That doesn’t make sense. Testing hypotheses about past events giving rise to observed data is always about finding patterns more consistent with the hypothesis, and less consistent with others. If you want to call that “arguing from evolution” then it isn’t clear to me that “arguing from evolution” is any sort of a problem.
Yes, what is the problem here? That description makes good logical sense. Repetitive microsattelite DNA is the sort of thing known to be prone to duplication, which is further corroborated by the fact that similar loci in closely related species show variable length of these repeats.
I’m sure you understand the concept of a metaphor.
In the press release Cheng admits that AFGP evolution “occurred as a result of a series of seemingly improbable, serendipitous events.” For “not just any random DNA sequence can produce a viable protein.”

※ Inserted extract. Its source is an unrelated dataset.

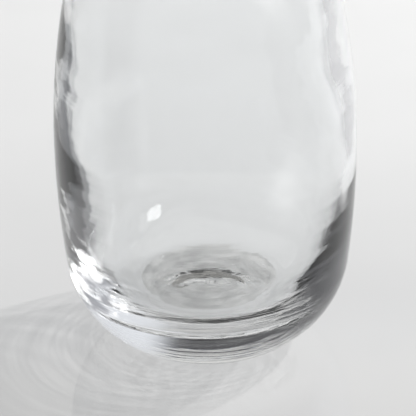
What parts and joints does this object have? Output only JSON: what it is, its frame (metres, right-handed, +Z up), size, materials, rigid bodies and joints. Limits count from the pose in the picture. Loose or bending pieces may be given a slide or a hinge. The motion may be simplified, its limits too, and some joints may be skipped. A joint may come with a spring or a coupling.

I’m left wondering so what? You’re not explaining how that is a problem, or even that it is a problem?
Furthermore, in addition to the gene itself, “several other serendipitous events occurred.” The DNA was “edited in just the right way,” and “somehow, the gene also obtained the proper control sequence that would allow the new gene to be transcribed into RNA.”
Serendipity/Just-So is prevalent in evolutionary thinking. It is a monumental problem.
So you say, but it’s not clear to me what the problem even is. You seem to have said what amounts to “this particular chain of events looks now, after the fact, as an unlikely combination”. But wouldn’t that be true for ANY conjunction of serial stochastic events?